Earlier sessions saw state governments voice frustration over governors withholding assent to crucial bills, causing legislative paralysis and raising concerns about federal balance.

Bolt the back door of Executive overreach

On Wednesday, it was the bench that pressed Sibal on whether — per his logic — bills outside the legislative domain or otherwise invalid must still be assented to, with their legality thereafter left to judicial review.

Sibal responded that the executive may not obstruct the legislature’s will; only courts may test the constitutionality of legislation that is passed. Governors, he argued, must act immediately — not after prolonged periods of three or six months, he said — as defined in Article 200.

Article 200 empowers governors to assent to, withhold assent to or return a bill, or reserve it for the President’s consideration after it is passed by a state legislature.

Here, Sibal argued that not even the President can indefinitely hold back a bill and must promptly return it with any comments.

He emphasised that the language of Article 200 specifies a response to the bill “as soon as possible”, which demands urgency: “It is not later than six weeks and it means ‘forthwith, with urgency’,” he interpreted, adding that Article 200 grants no personal discretion to governors to entirely block laws — which is what a protracted delay effectively achieves.

He contested, therefore, the Centre’s assertion that courts cannot set timelines for presidential / gubernatorial assent, arguing that judicially prescribed deadlines are essential for Article 200 to function effectively.

The CJI observed that under Article 200, governors may reserve bills for the President. Sibal noted that returning a bill is itself a declaration, but such power cannot allow permanent blockage of legislation.

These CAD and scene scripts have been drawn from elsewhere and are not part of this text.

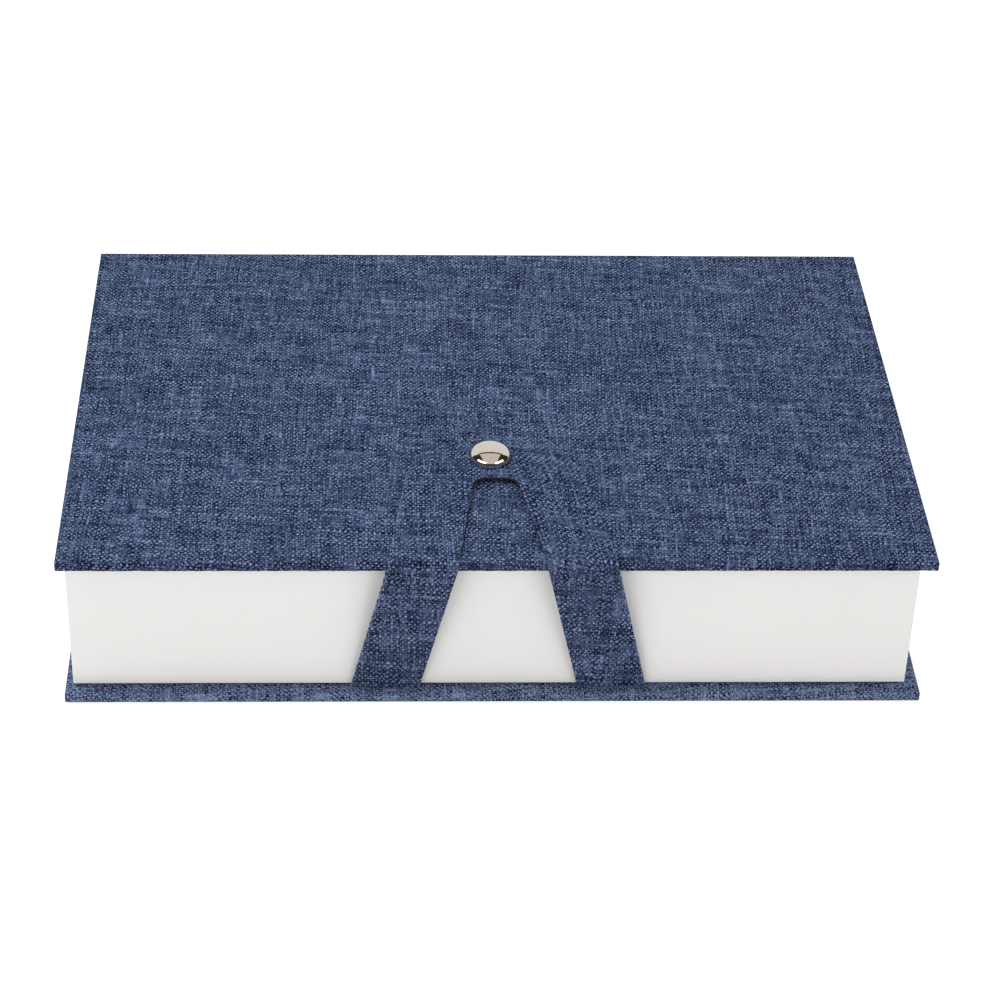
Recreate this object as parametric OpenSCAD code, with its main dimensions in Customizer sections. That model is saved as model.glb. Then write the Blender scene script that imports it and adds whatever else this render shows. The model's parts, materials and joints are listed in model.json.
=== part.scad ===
// Archival box: a cloth-covered case wrapped round a paper-covered tray, held shut by a
// forked strap with a press snap.
// Millimetres. +X is the box's right, -Y its front, +Z up. The origin is the centre of
// the footprint, on the surface that the box stands on.

/* [Tray] */
// Width of the space inside the tray
inner_w = 307; // [220:1:420]
// Depth of the space inside the tray, front to back
inner_d = 205; // [150:1:320]
// Height of the space inside the tray
inner_h = 53.6; // [30:0.1:100]
// Thickness of the tray's boards
tray_board_t = 2; // [1.5:0.1:3]
// Thickness of the white covering paper
paper_t = 0.2; // [0.15:0.01:0.3]
// Width of the paper folded under the tray's floor
paper_fold = 15; // [8:1:25]
// How far the tray is glued to the right of the case's middle
tray_shift = -1.2; // [-2:0.1:2]

/* [Case] */
// Thickness of the lid, spine and base boards
case_board_t = 3; // [2:0.1:4]
// Thickness of the book cloth
cloth_t = 0.4; // [0.3:0.02:0.5]
// Width of the cloth turned in over the edges of the boards
turn_in = 15; // [12:1:20]
// How far lid and base stand out in front of the tray
front_overhang = 5.3; // [4:0.1:9]
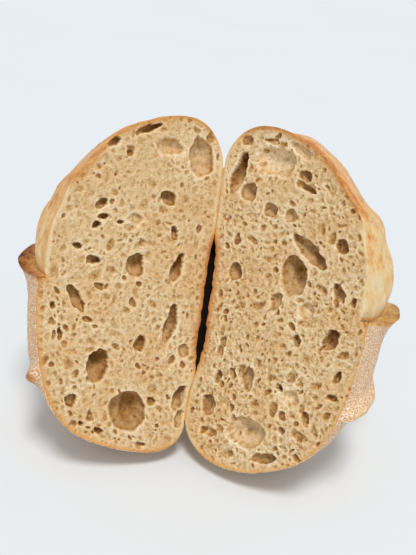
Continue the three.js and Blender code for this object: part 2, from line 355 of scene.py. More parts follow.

“If we create an interpretation that allows the governor to permanently block the will of the legislature, the Constitution becomes unworkable,” Sibal insisted.

He concluded by asking the bench to restrict its decision to Article 200, saying many of the 14 questions referred to the apex court by Rashtrapati Bhavan were “hypothetical” or “not rooted in facts”.

“With the greatest respect,” he said, “many of these questions should not be answered. The only parameter that requires an authoritative ruling is Article 200 in the context of the governor.”

Sibal maintained, "Sovereignty of the state legislature is as important as sovereignty of Parliament. Should the governor be allowed to delay? This is an important question. You cannot create a discord [within the executive], otherwise it will break down. The Constitution has to be interpreted in such a way that it is workable... it is the will of people."

The bench, however, inquired whether a governor might not consider a bill’s potential repugnancy to central law. It suggested that a governor would need to examine whether a bill conflicted with federal law — and should not act simply as “a postman or as a super-legislative body”.

The court is currently weighing 14 questions sent by President Droupadi Murmu, including whether constitutional authorities may withhold assent indefinitely and whether judicially enforceable timelines can be established.

In this context, Sibal warned the court that indefinite delays by governors or the President endangers representative democracy and constitutional governance — and suggested that not all of the President’s question actually needed an answer to solve this dilemma.

Senior advocate Gopal Subramanian, for Karnataka, also argued against the indefinite reference, and advocate Anand Sharma appeared for Himachal Pradesh with similar views.

The hearings are set to continue on 9 September.